Não há olhos azuis no Haiti
FOLHA DE SÃO PAULO - 16/01/10
De certa maneira, o país é um Afeganistão das Américas; tudo de que não precisa é de uma conferência de ajuda
É COMOVEDORA a iniciativa do presidente francês Nicolas Sarkozy de convocar conferência internacional para analisar a ajuda ao Haiti. Comovedora não por mostrar um ímpeto humanitário admirável, mas uma admirável compulsão pelos holofotes da mídia.
Já imaginou a quantidade de câmeras e microfones à volta de chefes de governo como o próprio Sarkozy, Barack Obama, Luiz Inácio Lula da Silva e o canadense Stephen Harper, que seriam os chamados para a conferência, em meio à comoção global causada pela tragédia haitiana?
Seria bom que, pelo menos uma vez na vida, os governantes fossem claros: tudo de que o Haiti NÃO precisa é de uma conferência para discutir como ajudá-lo. Precisa de ajuda, que, sem qualquer tipo de conferência, já começa a chegar, mas que será claramente insuficiente se o seu caso não servir para mudar a maneira como a comunidade internacional se organiza e atua.
De alguma maneira, o Haiti é o Afeganistão das Américas.
O chanceler Celso Amorim cobrou incontáveis vezes de seus parceiros envolvidos com o Haiti o aumento da cooperação. Seu argumento era basicamente o mesmo que Barack Obama passou a utilizar recentemente para o Afeganistão: tropas, como as brasileiras que estão no Haiti, são necessárias para dar um mínimo de estabilidade a uma situação caótica.
Mas, se além da estabilização, se pretende que o país funcione, que haja um poder público minimamente organizado e confiável, capaz de fornecer serviços essenciais, então é preciso muito mais recursos financeiros, o envio de especialistas em construção institucional e a disposição de permanecer no país o tempo necessário para a reconstrução.
Antes do terremoto, o Haiti já tinha necessidade de tudo isso. A revista "Foreign Affairs" listou-o no 12º lugar entre os 60 "Estados falidos" do planeta. Transparência Internacional diz que se trata do país mais corrupto do mundo.

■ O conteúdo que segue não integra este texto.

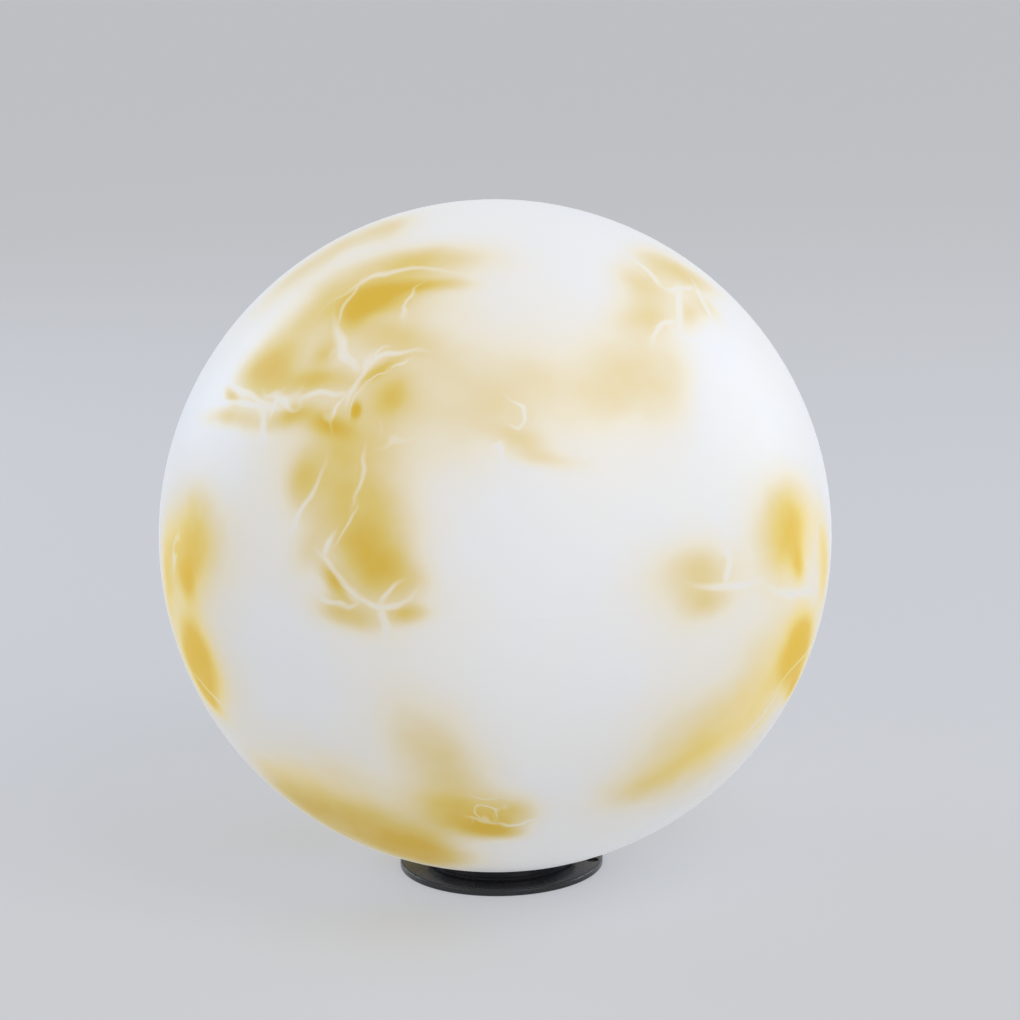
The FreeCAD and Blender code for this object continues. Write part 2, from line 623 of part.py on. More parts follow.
def terminal_inserts():
    """The brass tubes of the connector, each tapped through its top for its two wire screws."""
    tubes = []
    for x in pole_places():
        start = Vector(x, BLOCK_FRONT, FLOOR_Z + POLE_HEIGHT)
        tube = Part.makeCylinder(INSERT_OUTER_RADIUS, BLOCK_DEPTH, start, Vector(0, 1, 0))
        tube = tube.cut(Part.makeCylinder(INSERT_INNER_RADIUS, BLOCK_DEPTH, start, Vector(0, 1, 0)))
        for screw_x, y in wire_screw_places():
            if screw_x == x:
                tube = tube.cut(
                    cylinder(x, y, start.z, WIRE_SCREW_RADIUS + CURVED_SEAT_GAP, INSERT_OUTER_RADIUS * 2)
                )
        tubes.append(tube)
    return Part.makeCompound(tubes)


def wire_screws():
    """The slotted grub screws that pinch the wires in the connector."""
    foot_z = FLOOR_Z + POLE_HEIGHT + LEAD_RADIUS + CURVED_SEAT_GAP
    height = FLOOR_Z + BLOCK_HEIGHT - WIRE_SCREW_SUNK - foot_z
    screws = [cylinder(x, y, foot_z, WIRE_SCREW_RADIUS, height) for x, y in wire_screw_places()]
    return Part.makeCompound(screws)


def block_screw():
    middle_y = BLOCK_FRONT + BLOCK_DEPTH / 2
    return screw(0, middle_y, FLOOR_Z + BLOCK_HEIGHT, BLOCK_HEIGHT + BLOCK_SCREW_DEPTH)


# ---- Holder plate and lamp holder ----------------------------------------------------------------


def holder_screw_places():
    return [(side * HOLDER_SCREW_SPACING / 2, 0) for side in (-1, 1)]


def holder_plate():
    """The round plate screwed on the collar's bosses, which carries the lamp holder."""
    plate = cylinder(0, 0, PLATE_Z, PLATE_RADIUS, PLATE_THICKNESS)
    holes = [(x, y, PILOT_RADIUS) for x, y in boss_places() + holder_screw_places()]
    holes += [(x, LEAD_Y, LEAD_HOLE_RADIUS) for x in pole_places()]
    for x, y, radius in holes:
        plate = plate.cut(cylinder(x, y, PLATE_Z, radius, PLATE_THICKNESS))
    return plate


def plate_screws():
    depth = PLATE_THICKNESS + BOSS_SCREW_DEPTH
    return Part.makeCompound([screw(x, y, PLATE_TOP_Z, depth) for x, y in boss_places()])


def holder_screws():
    depth = HOLDER_FLOOR + HOLDER_POCKET_DEPTH + PLATE_THICKNESS
    return Part.makeCompound([screw(x, y, HOLDER_SEAT_Z, depth) for x, y in holder_screw_places()])


def holder_base():
    """The holder's foot: a shallow cup over the wires' ends, whose floor carries the centre contact."""
    spigot_inner = HOLDER_SPIGOT_RADIUS - HOLDER_SPIGOT_WALL
    spigot_top = HOLDER_SEAT_Z + HOLDER_SPIGOT_HEIGHT
    base = turned_polygon(
        [
            (0, HOLDER_FLOOR_Z),
            (HOLDER_POCKET_RADIUS, HOLDER_FLOOR_Z),
            (HOLDER_POCKET_RADIUS, PLATE_TOP_Z),
            (HOLDER_FOOT_RADIUS, PLATE_TOP_Z),
            (HOLDER_FOOT_RADIUS, HOLDER_SEAT_Z),
            (HOLDER_SPIGOT_RADIUS, HOLDER_SEAT_Z),
            (HOLDER_SPIGOT_RADIUS, spigot_top),
            (spigot_inner, spigot_top),
            (spigot_inner, HOLDER_SEAT_Z),
            (0, HOLDER_SEAT_Z),
        ]
    )
    for x, y in holder_screw_places():
        base = base.fuse(cylinder(x, y, PLATE_TOP_Z, HOLDER_PILLAR_RADIUS, HOLDER_POCKET_DEPTH))
        base = base.cut(cylinder(x, y, PLATE_TOP_Z, PILOT_RADIUS, HOLDER_POCKET_DEPTH + HOLDER_FLOOR))
    for x in pole_places():
        base = base.cut(cylinder(x, LEAD_Y, HOLDER_FLOOR_Z, LEAD_RADIUS + CURVED_SEAT_GAP, LEAD_PUSHED_IN))
    return base.cut(cylinder(0, RIVET_Y, HOLDER_FLOOR_Z, CONTACT_RIVET_RADIUS, HOLDER_FLOOR))


def lamp_holder():
    """The holder's skirt, pushed over the base's spigot: a tapered tube with cooling flutes round it."""
    shoulder_z = HOLDER_SEAT_Z + HOLDER_SHOULDER
    edge = HOLDER_WALL * HOLDER_EDGE_SHARE
    corner = edge * (1 - math.sqrt(0.5))
    rim_low = at(HOLDER_MOUTH_RADIUS, HOLDER_TOP_Z - edge)
    rim_middle = at(HOLDER_MOUTH_RADIUS - corner, HOLDER_TOP_Z - corner)
    rim_high = at(HOLDER_MOUTH_RADIUS - edge, HOLDER_TOP_Z)
    outside = [
        (HOLDER_WELL_RADIUS, HOLDER_SEAT_Z),
        (HOLDER_FOOT_RADIUS, HOLDER_SEAT_Z),
        (HOLDER_MOUTH_RADIUS, shoulder_z),
        (rim_low.x, rim_low.z),
    ]
    inside = [
        (rim_high.x, rim_high.z),
        (HOLDER_BORE_RADIUS, HOLDER_TOP_Z),
        (HOLDER_BORE_RADIUS, SCREW_SHELL_Z),
        (HOLDER_WELL_RADIUS, SCREW_SHELL_Z),
        outside[0],
    ]
    skirt = turned(lines(outside) + [arc(rim_low, rim_middle, rim_high)] + lines(inside))
    depth = HOLDER_WALL * HOLDER_VENT_SHARE
    for x, y, angle in round_pattern(HOLDER_VENT_COUNT, 0, HOLDER_MOUTH_RADIUS):
        flute = centred_box(0, 0, FLUTE_Z, 2 * depth, HOLDER_VENT_WIDTH, FLUTE_HEIGHT)
        flute.rotate(ORIGIN, AXIS, angle)
        flute.translate(Vector(x, y, 0))
        skirt = skirt.cut(flute)
    return skirt


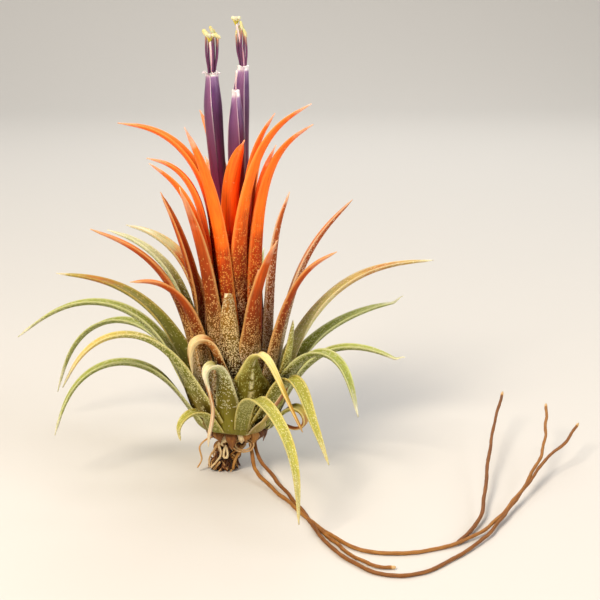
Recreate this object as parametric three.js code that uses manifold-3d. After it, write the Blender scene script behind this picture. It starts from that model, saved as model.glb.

É evidente que uma ação internacional mais firme e mais generosa não teria evitado o terremoto. Mas provavelmente teria reduzido um pouco que fosse o caos posterior.
Não serão conferências de doadores que fortalecerão o Estado e a sociedade, no Haiti ou em qualquer outra parte. Os exemplos abundam: vira e mexe, há uma conferência de doadores do Afeganistão, sem que se possa dizer que o país está hoje melhor do que estava em 2001 quando foi invadido pelos Estados Unidos e parceiros, para afastar um governo (o do Taleban), que impunha não um Estado forte, mas violento. Como era o Haiti dos Duvalier, aliás.
De resto, não foi preciso convocar conferência de governantes para socorrer os bancos, que não eram vítimas e, sim, agentes do terremoto financeiro iniciado em 2007.
O problema é que os banqueiros, como diria o presidente Lula, são "brancos de olhos azuis". Já no Haiti, na África, no Afeganistão, quase não há olhos azuis.